Optimism could stimulate economy

RALEIGH The nation's unemployment rate has skyrocketed to its highest level in 25 years.

The latest statistics from the U.S. Labor Department show the unemployment rate for February was 8.1 percent.

Figures show 651,000 Americans lost their jobs last month. February unemployment numbers for N.C. will be released at the end of the month, but no one is expecting anything different from what's happening nationally.

That's not good news for the more than 383,000 unemployed workers in North Carolina who spend their days scouring the Internet and the unemployment office hoping to find a job.

But for some, it's just par for the course.

The last time Eyewitness News saw Roy LoVerde he was sitting in a job hunting seminar at the Cary unemployment office.

He spent much of his time trying to pump up his out-of-work classmates.

"It's a cycle and we'll get through it," LoVerde said.

Eight weeks later Eyewitness News caught LoVerde returning to his home near Cary. The supply chain manager was laid off in November.

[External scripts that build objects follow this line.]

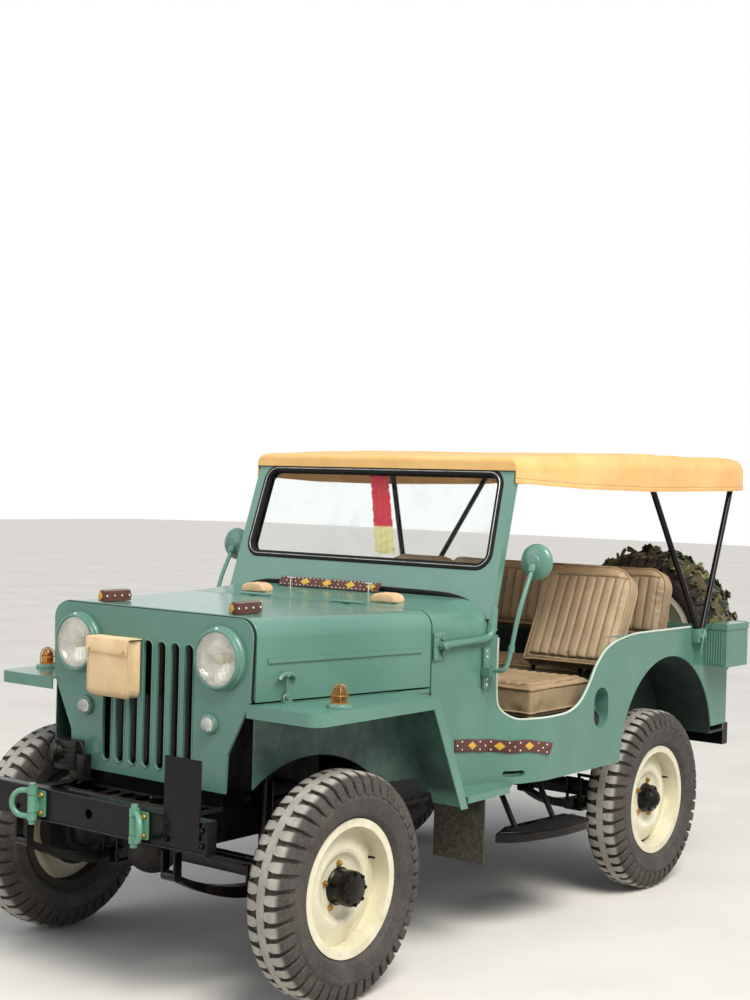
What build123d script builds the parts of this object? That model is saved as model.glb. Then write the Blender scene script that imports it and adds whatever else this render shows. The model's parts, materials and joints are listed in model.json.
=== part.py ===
from build123d import *
import math
import os

# An open four-wheel-drive army car with flat front fenders, a high hood, a folding screen and a canvas roof.
# Millimetres. While a piece is drawn, X points to the car's left, Y runs back from the front axle and Z is the
# height over the ground. The finished pieces are moved along Y, so that the origin is midway along the car.

# Wheels and axles
WHEELBASE = 2032
TRACK = 1300
TYRE_RADIUS = 368
TYRE_WIDTH = 170
RIM_RADIUS = 203
RIM_FLANGE = 222
RIM_HALF = 62
DRUM_RADIUS = 125
DRUM_FACE = 75
DRUM_WALL = 31
HUB_RADIUS = 54
HUB_LENGTH = 74
REAR_HUB_LENGTH = 40
DISC = ((6, 0), (6, 86), (10, 97), (21, 109), (24, 120), (20, 135), (2, 178), (-5, RIM_RADIUS - 5))
DISC_THICK = 7
DRUM_WEB = 18
KINGPIN_INSET = 105
KNUCKLE_BALL = 62
KNUCKLE_WALL = 18
KNUCKLE_GAP = 2
AXLE_TUBE = 35
DIFF_RADIUS = 100
DIFF_X = -180
STEER_ARM = 150
DRAG_ARM = 152
ARM_WIDTH = 34
ARM_THICK = 14
TIE_ROD_RADIUS = 13
JOINT_RADIUS = 16
RUNNING_GAP = 0.3

# Frame
RAIL_OUTER = 371
RAIL_WIDTH = 50
RAIL_BOTTOM = 500
RAIL_TOP = 600
TAIL_HALF = 730
TAIL_BOTTOM = 535
TAIL_TOP = 630
DRAWBAR_Y = WHEELBASE + 663
DRAWBAR_THICK = 16
DRAWBAR_BORE = 13
BUMPER_FRONT = -470
BUMPER_DEPTH = 40
BUMPER_HALF = 525
BUMPER_BOTTOM = 517
BUMPER_TOP = 621
HANDLE_Z = 569
HANDLE_BORE = 16
SPRING_HALF = 440
SPRING_WIDTH = 45

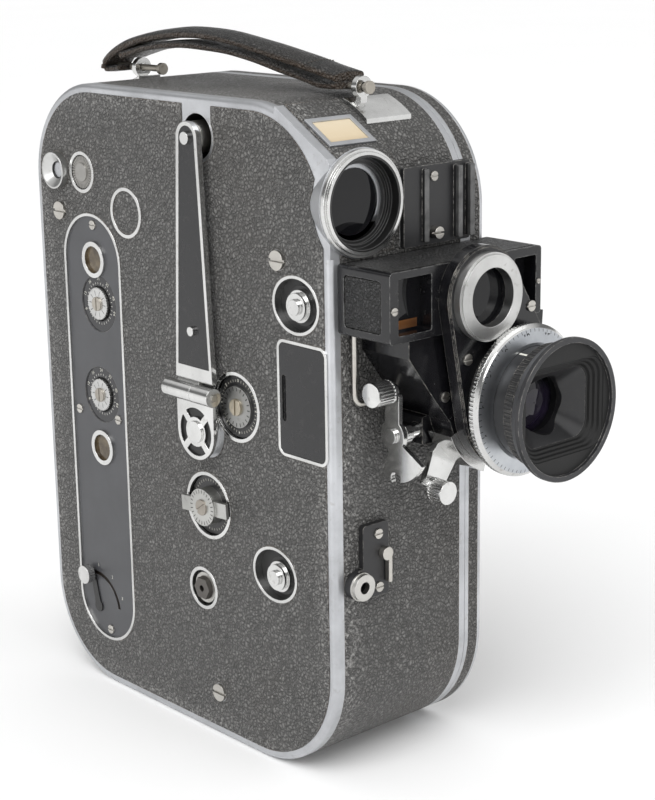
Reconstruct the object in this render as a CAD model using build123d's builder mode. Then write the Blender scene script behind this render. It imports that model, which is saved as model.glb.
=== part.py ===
from build123d import *
import math
import os

os.makedirs("parts", exist_ok=True)

# A spring-driven 16 mm movie camera.
# Origin: tripod socket, at the middle of the underside.
# X runs from the winding side (-X) to the film door (+X), Y from the lens (-Y)
# to the back, Z up.  All sizes are in millimetres.

# ---------------------------------------------------------------- case sizes
CASE_DEPTH = 151.0
CASE_HEIGHT = 212.0
SIDE_X = -32.25            # winding side
SEAM_X = 24.4              # where the door meets the body
DOOR_X = 32.25             # outer face of the door
FRONT_Y = -CASE_DEPTH / 2
REAR_Y = CASE_DEPTH / 2
CORNER_RADII = {           # (sign of Y, is it the top corner) -> radius
    (-1, True): 34.9,
    (-1, False): 36.5,
    (1, True): 33.1,
    (1, False): 33.1,
}
WALL = 3.0                 # wall around the edge of the case
SIDE_WALL = 4.5            # thicker winding side, it carries the fittings
LEATHER_DEPTH = 0.6        # groove the leather is glued into
LEATHER_PROUD = 0.2
SIDE_MARGIN = 2.84         # bare metal round the side leather
EDGE_MARGIN = 3.8          # bare metal beside the edge leather
EDGE_LEATHER_END = 21.9
GAP = 0.15                 # clearance between the door and the body

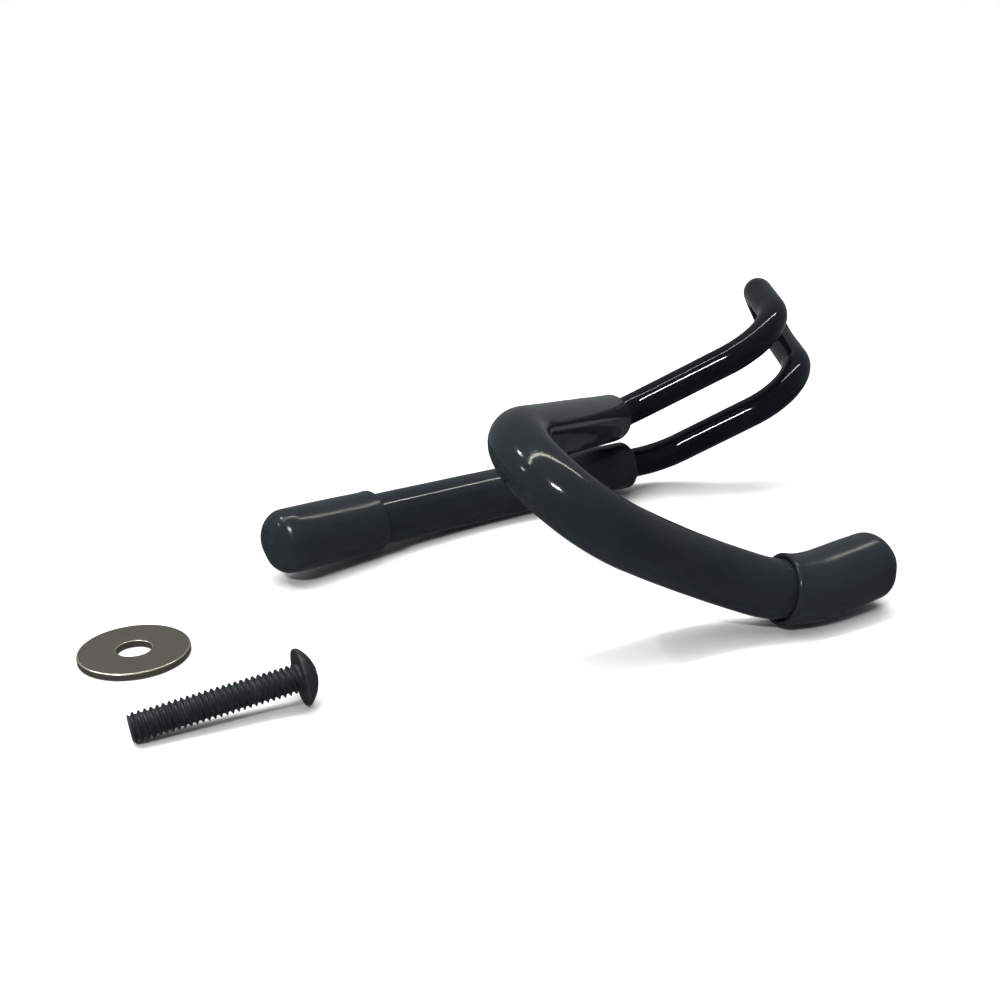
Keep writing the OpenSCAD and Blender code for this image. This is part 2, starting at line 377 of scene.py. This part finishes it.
def thread_skin():
    """Helical 60 degree thread, running out at the chamfered tip and under the head."""
    per_turn = SCREW_SIDES // 2
    root = THREAD_R - THREAD_DEPTH * PITCH
    # one pitch of the thread: offset in pitches, height as a share of the depth
    profile = [(-0.5, 0.0), (-0.36, 0.0), (-0.2, 0.52), (-0.075, 0.97), (0.0, 1.0), (0.075, 0.97),
               (0.2, 0.52), (0.36, 0.0), (0.5, 0.0)]
    steps = int((SCREW_LENGTH / PITCH + 1.0) * per_turn)
    verts, faces = [], []
    width = len(profile)
    for k in range(steps + 1):
        theta = 2 * math.pi * k / per_turn
        middle = -SCREW_LENGTH - 0.5 * PITCH + PITCH * k / per_turn
        for offset, height in profile:
            z = min(0.05, max(-SCREW_LENGTH, middle + offset * PITCH))
            r = root + (THREAD_R - root) * height
            from_tip = z + SCREW_LENGTH
            r = min(r, THREAD_R - 0.35 + from_tip * 0.7)
            under_head = max(0.0, 1.0 + (z + 0.1) / 0.9)
            r = max(r, root + (THREAD_R - 0.12 - root) * min(1.0, under_head))
            verts.append((r * math.cos(theta), r * math.sin(theta), z))
    for k in range(steps):
        for j in range(width - 1):
            a = k * width + j
            faces.append((a, a + 1, a + width + 1, a + width))
    return verts, faces


def ring_skin(rings, flip=False):
    """Points and quads over rings of (r, z), one pair for each of SCREW_SIDES directions."""
    verts, faces = [], []
    for ring in rings:
        for j, (r, z) in enumerate(ring):
            a = 2 * math.pi * j / SCREW_SIDES
            verts.append((r * math.cos(a), r * math.sin(a), z))
    for i in range(len(rings) - 1):
        first, second = i * SCREW_SIDES, (i + 1) * SCREW_SIDES
        faces += ring_faces(second, first, SCREW_SIDES) if flip else ring_faces(first, second, SCREW_SIDES)
    return verts, faces


def head_skin():
    """Low rim, dome and hexagon socket, from under the head to the socket's floor."""
    sides = SCREW_SIDES
    dome_h = HEAD_H - HEAD_RIM
    dome_r = (HEAD_R ** 2 + dome_h ** 2) / (2 * dome_h)
    centre_z = HEAD_H - dome_r
    socket_rim = SOCKET_AF / math.sqrt(3) + 0.22

    def dome_z(r):
        return centre_z + math.sqrt(dome_r ** 2 - r * r)

    rings = [[(1.0, 0.02)] * sides, [(HEAD_R - 0.35, 0.0)] * sides]
    edge = 0.25
    for r, z in rounded(HEAD_R - edge, 0.0, HEAD_R, edge, 4):
        rings.append([(r, z)] * sides)
    rings.append([(HEAD_R, HEAD_RIM - edge)] * sides)
    rings.append([(HEAD_R - 0.05, HEAD_RIM - 0.02)] * sides)
    for r in np.linspace(HEAD_R - 0.3, socket_rim, 16):
        rings.append([(r, dome_z(r) - 0.02)] * sides)

    def hexagon(scale):
        out = []
        for j in range(sides):
            a = (2 * math.pi * j / sides + math.pi / 6) % (math.pi / 3) - math.pi / 6
            out.append(scale * SOCKET_AF / 2 / math.cos(a))
        return out

    rings.append([(r, HEAD_H - 0.28) for r in hexagon(1.0)])
    rings.append([(r, HEAD_H - 0.45) for r in hexagon(0.985)])
    rings.append([(r, HEAD_H - SOCKET_DEPTH + 0.1) for r in hexagon(0.98)])
    rings.append([(r, HEAD_H - SOCKET_DEPTH) for r in hexagon(0.9)])
    rings.append([(0.05, HEAD_H - SOCKET_DEPTH - 0.35)] * sides)
    return ring_skin(rings)


def tip_skin():
    tip_r = THREAD_R - 0.42
    profile = [(tip_r + 0.12, 0.2), (tip_r, 0.0), (tip_r - 0.2, 0.03), (0.9, 0.12), (0.02, 0.16)]
    return ring_skin([[(r, z - SCREW_LENGTH)] * SCREW_SIDES for r, z in profile], flip=True)


def screw_piece():
    m = screw_frame()
    verts, faces = [], []
    for part_verts, part_faces in (thread_skin(), head_skin(), tip_skin()):
        first = len(verts)
        verts += part_verts
        faces += [tuple(first + i for i in f) for f in part_faces]
    v = np.c_[np.array(verts), np.ones(len(verts))]
    placed = (m @ v.T)[:3].T * MM
    obj = make_mesh("screw_threaded", placed, faces)
    bpy.context.view_layer.objects.active = obj
    obj.select_set(True)
    bpy.ops.object.shade_smooth_by_angle(angle=math.radians(28))
    obj.select_set(False)
    return obj


# ---------------------------------------------------------------- materials
COATING_IOR = 1.36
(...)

He spent Friday morning at a job interview in Wilson.

"I had an outstanding morning," LoVerde said. "So far, things are going very well. I'm very encouraged and excited about the future."

LoVerde is an optimist and believes the recession will end sooner if others will join him in spending wisely.

"We should be spending less to safeguard because things aren't safe right now," LoVerde said. "Those are exactly antagonistic to recovery. And it's gonna get worse before it gets better."

He understands that many who are out of work are scraping by and have no discretionary cash. But he says it's the other 92 percent of working Americans who have a stranglehold on their wallets and they are making the recession worse.

"Call it the lemming effect," LeVerde explained. "We've all been marched to the ledge and we were told to jump off. One jumps off and everybody in the back says, 'Oh, geez, I should probably do that too.'"

And as far as comparisons to the Great Depression, LoVerde believes there is none.

"The cycle has a little longer to go," LoVerde said. "It will turn around probably sooner than we all think. And we won't realize it until six months after it's already turned around that it has. But it will not get that bad."

Who knows? Maybe if LaVerde's philosophy catches on, it will actually work.